The action takes place in the American South two years before the beginning of The American Civil War and concerns itself with the condition of black slaves just before the war and the long process of history that led to black emancipation in that country. Here too shocking things are related through humour. Tarantino has received criticism for his seemingly casual use of that most offensive of race words, the N***** word. Of course, nothing is casual in his movies – everything is carefully balanced and nuanced. The jovial, almost everyday, ease with which the word is bandied around throughout the film has more impact than many a politically-correct scripting euphemism. Tarantino makes racism  a legitimate target for humour and for outrage. He succeeds magnificently on both fronts. No one is going to want to join the Klu Klux Klan after watching this film which also records the shame that not just the USA should feel for humanity’s inhumanity in the slave trade.

The spirit of fun and horror is beautifully played by Christoph Waltz and Jamie Foxx as the pair of unlikeliest of bounty hunters. the humour is upfront and in the subtlest of nuances as is the anger and seriousness of intent. These men may be killers, outrageous ones at that, but they manage to carry us along letting us laugh at their jokes, identify with their story without ever thinking that their actions are actually justified. The bad guys get killed, and how, but this isn’t quite the real world, it’s  the world of the Brothers Grimm, where rituals and fantasy, show us dark realities and make us want to find  comfort, with the bedclothes pulled up over our heads, in evil being overcome by some special kind of magic. When those freed slaves go free, we really do hope that they will live happily ever after. Our joy and our sadness is all tied up in the fact that the World isn’t really like that at all. It is much worse. Quentin Tarantino is the good guy, don’t forget that.

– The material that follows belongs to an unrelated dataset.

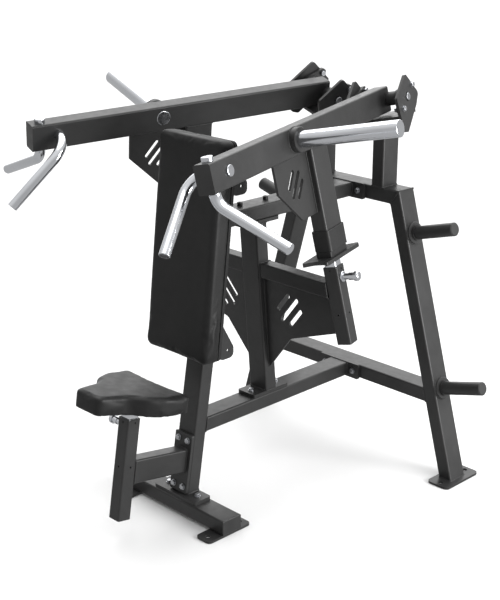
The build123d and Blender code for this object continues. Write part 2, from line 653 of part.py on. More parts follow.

There are terrific performances too even though the real star of the show is the director, Tarantino himself. He is most definitely not a star though when he appears in his, by now,  accustomed cameo role, his worst yet . Please Quentin, you can’t act, man, get over it.

 Christoph Waltz, as a German dentist turned bounty hunter, exudes energy and wit but also an undercurrent of seriousness that keeps us wondering what he’ll do next.

Jamie Foxx, as the freed slave Django manages to be dignified and cool without shirking dry and sometimes just plain silly self-mockery. He is also riveting in his power and emotion when the film takes one of its many nasty turns.

There is a wonderfully swaggering Leonardo DiCaprio, charismatic and extrovert, he too can make us laugh without us ever being taken in by his latent cruelty that, when his mood turns, is electrifying.

 Samuel L. Jackson is simply magnificent as DiCaprio’s old black retainer, superficially unctuous and jokey but also frightening when he allows us to see his dark side,  the film’s most sinister manifestation of distorted loyalty.

So try not to be squeamish and chicken out of seeing Django Unchained. It is both fun and serious, a terrific piece of film-making and no one really gets hurt. Don’t forget,  it’s only exploding blood bags and prosthetic body parts and, as it says at the top of the end credits, no horses got hurt in the making of this film.